What I am saying, though, is that Scripture does not present election as a great conundrum but rather as a great comfort.

When you feel as if the earth has given way under your feet, you no longer question God’s ways but you cling to Him and His promises with all that you have.  This is strongly implied in Romans 8:28-31.  “And we know that for those who love God all things work together for good, for those who are called according to his purpose.  For those whom he foreknew he also predestined to be conformed to the image of his Son, in order that he might be the firstborn among many brothers.  And those whom he predestined he also called, and those whom he called he also justified, and those whom he justified he also glorified.  What then shall we say to these things?  If God is for us, who can be against us?”

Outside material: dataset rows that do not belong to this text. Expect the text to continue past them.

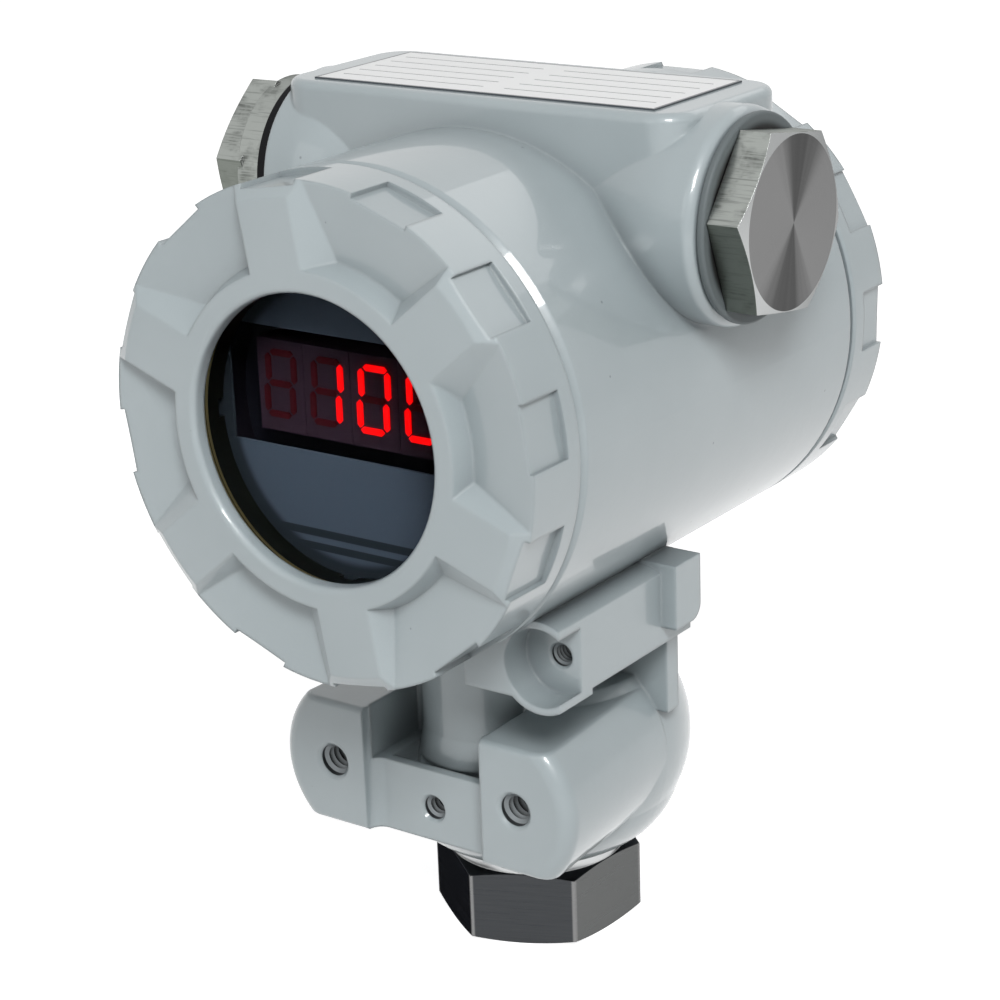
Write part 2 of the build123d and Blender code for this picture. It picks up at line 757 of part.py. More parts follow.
def conduit_plug(side, turn, collar):
    """Hollow threaded plug with a hexagonal head, on a round collar on the left."""
    head = Pos(0, 0, collar) * hex_head(PLUG_FLATS, PLUG_HEAD, PLUG_BEVEL, turn)
    shank = CONDUIT_BORE_R - PLUG_CLEAR
    tip = shank - PLUG_TIP_BEVEL
    points = [(0, 1), (shank, 1), (shank, PLUG_TIP_BEVEL - PLUG_SHANK), (tip, -PLUG_SHANK), (0, -PLUG_SHANK)]
    body = head + turned(points)
    if collar:
        body += bar_z(PLUG_COLLAR_R, 0, collar + 1)
    body -= bar_z(PLUG_HOLLOW_R, -PLUG_SHANK - 1, PLUG_HOLLOW_DEPTH - PLUG_SHANK)
    return Pos(side * plug_seat(side), 0, AXIS_Z + CONDUIT_Z) * Rot(0, side * 90, 0) * body


def plug_seal(side):
    """Flat rubber ring between a boss and its plug, with rounded edges."""
    low = boss_face(side) + SEAL_CLEAR
    high = plug_seat(side) - SEAL_CLEAR
    ring = bar_z(PLUG_SEAL_R, low, high)
    ring = fillet(ring.edges().filter_by(GeomType.CIRCLE), PLUG_SEAL_ROUND)
    ring -= bar_z(CONDUIT_BORE_R - PLUG_CLEAR + SEAL_CLEAR, low - 1, high + 1)
    return Pos(0, 0, AXIS_Z + CONDUIT_Z) * Rot(0, side * 90, 0) * ring


def label_plate():
    """Thin label stuck on the saddle's pad."""
    low = AXIS_Z + PAD_Z
    half_x = LABEL_X / 2
    half_y = LABEL_Y / 2
    return block(-half_x, half_x, LABEL_CENTRE_Y - half_y, LABEL_CENTRE_Y + half_y, low, low + LABEL_THICK)


# Process connection and capsule

def process_connection():
    """Hexagon, turned collar and stem in one piece, bored for the pipe and the capsule."""
    head = hex_head(HEX_FLATS, HEX_HEIGHT, HEX_BEVEL, HEX_TURN)
    flipped = hex_head(HEX_FLATS, HEX_HEIGHT, HEX_BEVEL, -HEX_TURN)
    head = head & (Pos(0, 0, HEX_HEIGHT) * Rot(180, 0, 0) * flipped)
    foot = down(BASE_FOOT)
    body = head + bar_z(COLLAR_R, HEX_HEIGHT - 1, foot) + bar_z(STEM_R, foot - 1, STEM_TOP)
    port = turned([
        (0, -1), (PORT_R + PORT_BEVEL + 1, -1), (PORT_R, PORT_BEVEL), (PORT_R, PORT_DEPTH),
        (0, PORT_DEPTH + 2),
    ])
    body -= port
    body -= bar_z(PRESSURE_HOLE_R, PORT_DEPTH - 1, CAPSULE_FLOOR + 1)
    body -= bar_z(CAPSULE_BORE_R, CAPSULE_FLOOR, STEM_TOP + 1)
    return body


def capsule_seal():
    """Seal on the floor of the capsule bore."""
    major = CAPSULE_R - CAPSULE_SEAL_SECTION / 2 - 0.3
    return Pos(0, 0, CAPSULE_FLOOR + CAPSULE_SEAL_SECTION / 2) * ring_seal(major, CAPSULE_SEAL_SECTION)


def capsule_low():
    """Level of the capsule's lower face."""
    return CAPSULE_FLOOR + CAPSULE_SEAL_SECTION


def sensor_capsule():
    """Steel capsule that holds the sensing cell."""
    return bar_z(CAPSULE_R, capsule_low(), capsule_low() + CAPSULE_HEIGHT)


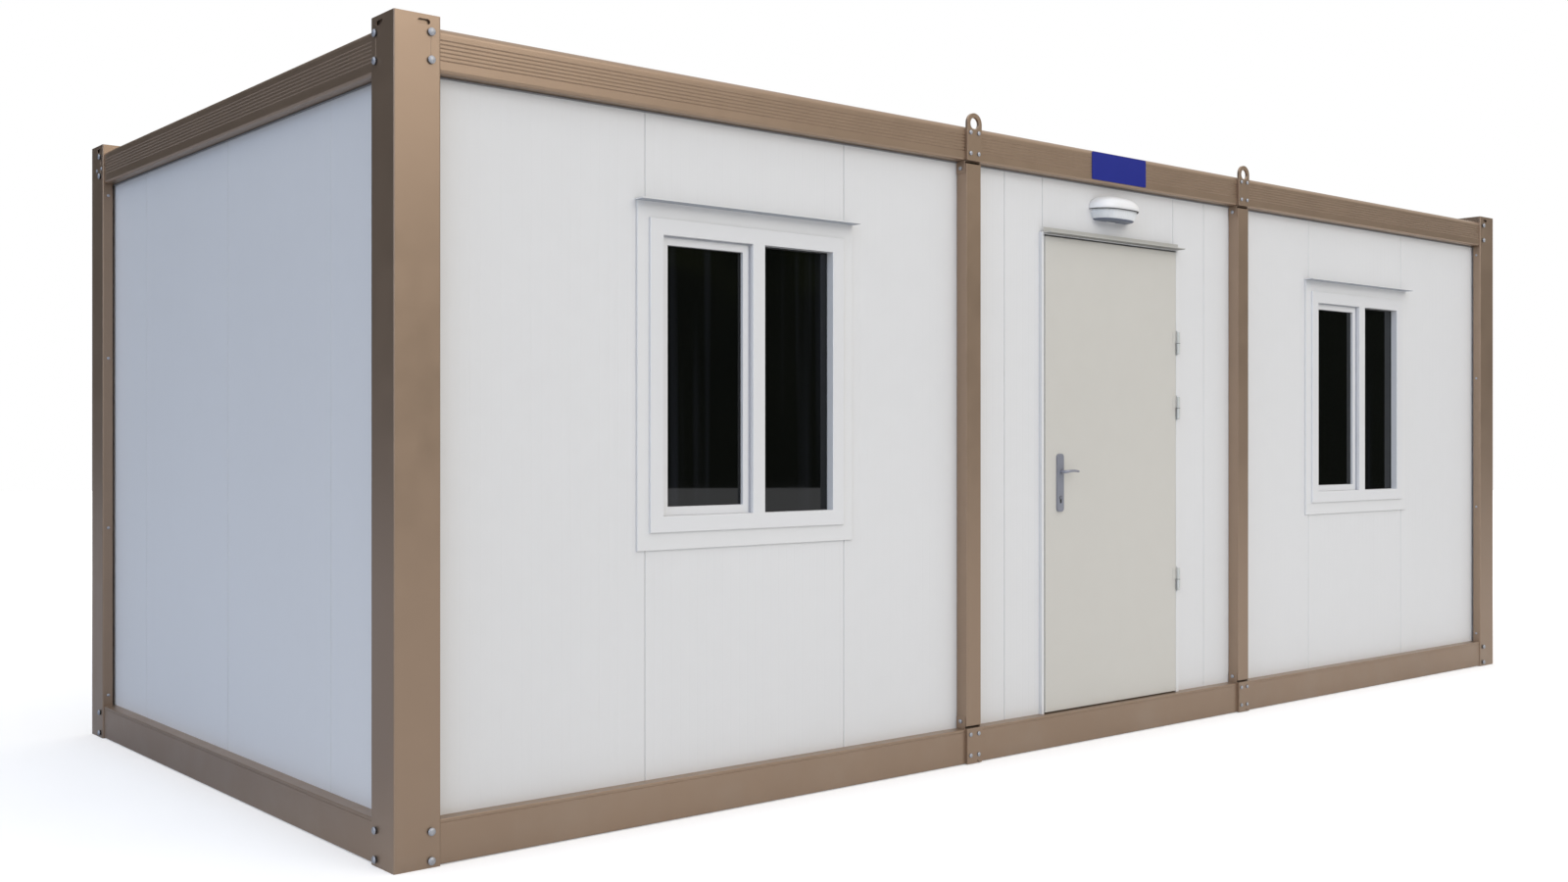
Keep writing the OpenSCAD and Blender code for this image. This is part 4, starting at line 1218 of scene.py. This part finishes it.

Paul, inspired by the Holy Spirit, doesn’t answer, “What then shall we say to these things?” by questioning God’s unconditional decrees and purposes.  Rather, Paul sees God’s sovereign election mixed right in with God’s sovereign goodness:  “Who shall separate us from the love of Christ?” (Romans 8:35)  The answer is a resounding “nothing” (Romans 8:39)!

He who chose those He would save in eternity past is intimately involved in every detail of their lives today, and will continue to be until He brings His bride to glory.  When I read, “In love he predestined us for adoption as sons through Jesus Christ…” (Ephesians 1:4b-5), my heart no longer questions my Lord and my God.  But my heart rejoices in my Savior’s eternal love, a love that loved me long before I loved Him.  That is security.